As usual, spring time brings with it the smell of wooden bats, hot dogs and the cracks of baseball bats. Yep, its baseball season again and with the season comes a slew of updated video games based on the sport. This year, Acclaim brings its most recent version of ALL STAR BASEBALL to the stage, and surprisingly, the game is a lot better than last year's incarnation.

While the series has taken a backseat to Sega's WORLD SERIES BASEBALL 2K games the past few years, ALL STAR BASEBALLL 2004 improves on a lot of the problems that a lot of people have had with the few games in the series. ALL-STAR BASEBALL 2004 is now a much more solid game with better AI and better control physics than before.

ALL-STAR BASEBALL 2004 sports some pretty lifelike graphics, although I actually think that EA Sport's MVP BASEBALL 2003 is the better looking game when compared side-by-side. The players themselves resemble their real-life counterparts, and the stadiums are detailed admirably. In all, there are over 75 stadiums that you can play in, along with 20 unlockable teams and over 200 uniforms in all.
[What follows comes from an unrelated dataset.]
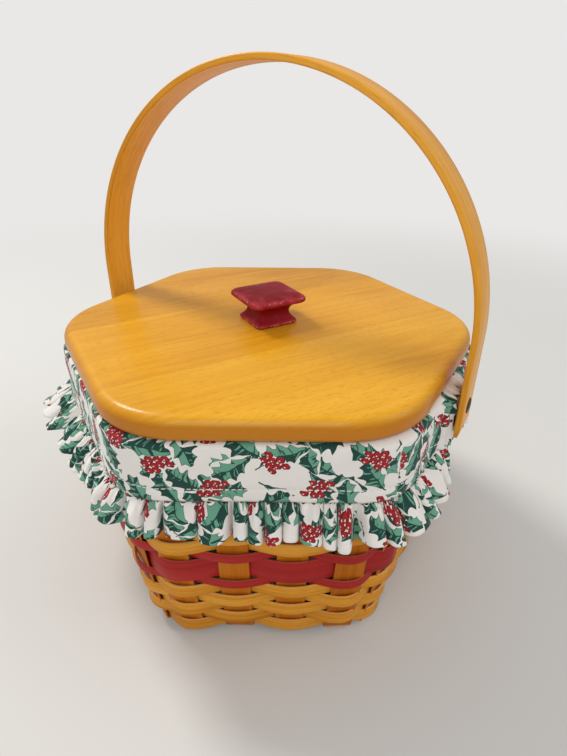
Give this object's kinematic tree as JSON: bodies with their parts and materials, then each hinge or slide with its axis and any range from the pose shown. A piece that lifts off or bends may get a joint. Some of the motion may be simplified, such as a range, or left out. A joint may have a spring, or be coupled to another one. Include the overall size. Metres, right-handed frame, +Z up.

In my opinion, though, one of the coolest new things added to this game is a minor addition and that is the game menu. The menu now resembles what an old reel of baseball footage does, and even the little bobble-heads when selecting a team make me feel more like going out and throwing a baseball with a friend.

ALL-STAR BASEBALL 2004 is one of those games that you really can just pick up and play, which makes this a game that you and some other friends can play even if they aren't video game enthusiasts. Pitching is pretty simplified, as each pitcher in the game has his own selection of pitches. Select the pitch and you'll be given a few options, like pitch the ball, bean the batter or try to pick the runner off if there is one on. Batting is pretty simple to grasp, with you as the batter basically attempting to swing at whatever the pitcher throws up at you. You're given a cursor inside of the strike zone, trying to locate where the pitch is going to be. At first, it may give gamers a little bit of frustration, but they'll grasp it soon enough. Fielding is also relatively easy. A cursor will appear where the ball is going to land if hit in the air, so all you need to do is move your player under the ball to catch it. Throwing requires a touch of a certain button (say you're throwing to second base, you'll need to hit the Y button. If you want to throw to first, press B, and so on).

ALL-STAR BASEBALL 2004 has over nine different gameplay modes, including a scenario mode and a much deeper franchise mode added to the basic gameplay modes found in other baseball games. In addition, there are over 110 retired or now deceased players that you can play as, such as Babe Ruth, Ty Cobb, Lou Gehrig and Cal Ripken.

In the end, ALL-STAR BASEBALL 2004 is one of the better baseball sims that has been released this year. While James may prefer Sega's WSB 2K3 to any other game on the market, this is the one I like the best. This is a good pick-up for any baseball fan.